The genius of Lang is reflected in the fact that he uses the basic form of the crime thriller, puts it within the framework of the urban police story, and adds a bit of sci-fi to the mix while never losing sight that the film’s raison d’etre is to entertain its audience. Lang is a modernist in that his films reflect the values of the present day, unlike those of D.W. Griffith, whose films reflect a 19th century culture and Cecil B. DeMille, whose object is to titillate, but still remains rooted in early 20th century American values.

As for his target – if ever there could be said to be an “empire of crime,” – Nazi Germany fits the description perfectly. Lang knew this before Adolf Hitler came to power; bits and pieces of Mabuse’s writings were taken from actual Nazi tracts. Lang’s vision of the modern, industrialized state – the rational state – being underpinned by the irrational is also prescient and unnerving.

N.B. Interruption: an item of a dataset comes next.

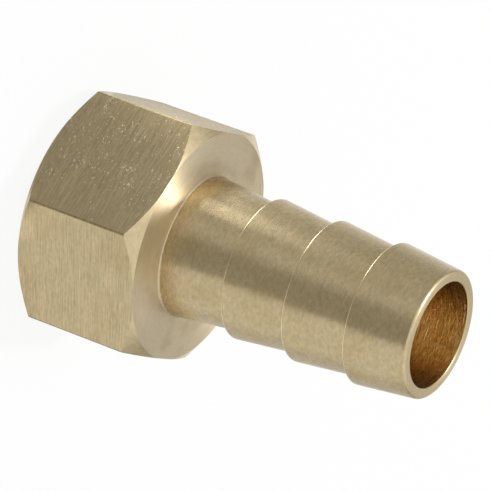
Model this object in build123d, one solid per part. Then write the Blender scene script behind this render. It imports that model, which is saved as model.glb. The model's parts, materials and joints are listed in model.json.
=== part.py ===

Lang wrote the screenplay along with his then-wife Thea Von Harbou. But when Goebbels looked at it he was aghast, summoning Lang and Von Harbou into his office. According to Lang, Goebbels informed him that Mabuse was to be banned as an incitement to public disorder, but nevertheless was so impressed with Lang’s work that he offered the director the post as Head of Production for the German studio, UFA. According to Lang, he left for Paris that night. Von Harbou, a fanatical Nazi, divorced him in 1933 and became an important figure in the Nazi film unit.

A trivial note: Oscar Berengi’s son, Oscar Jr., starred in many American television projects, including several guest roles on Hogan’s Heroes.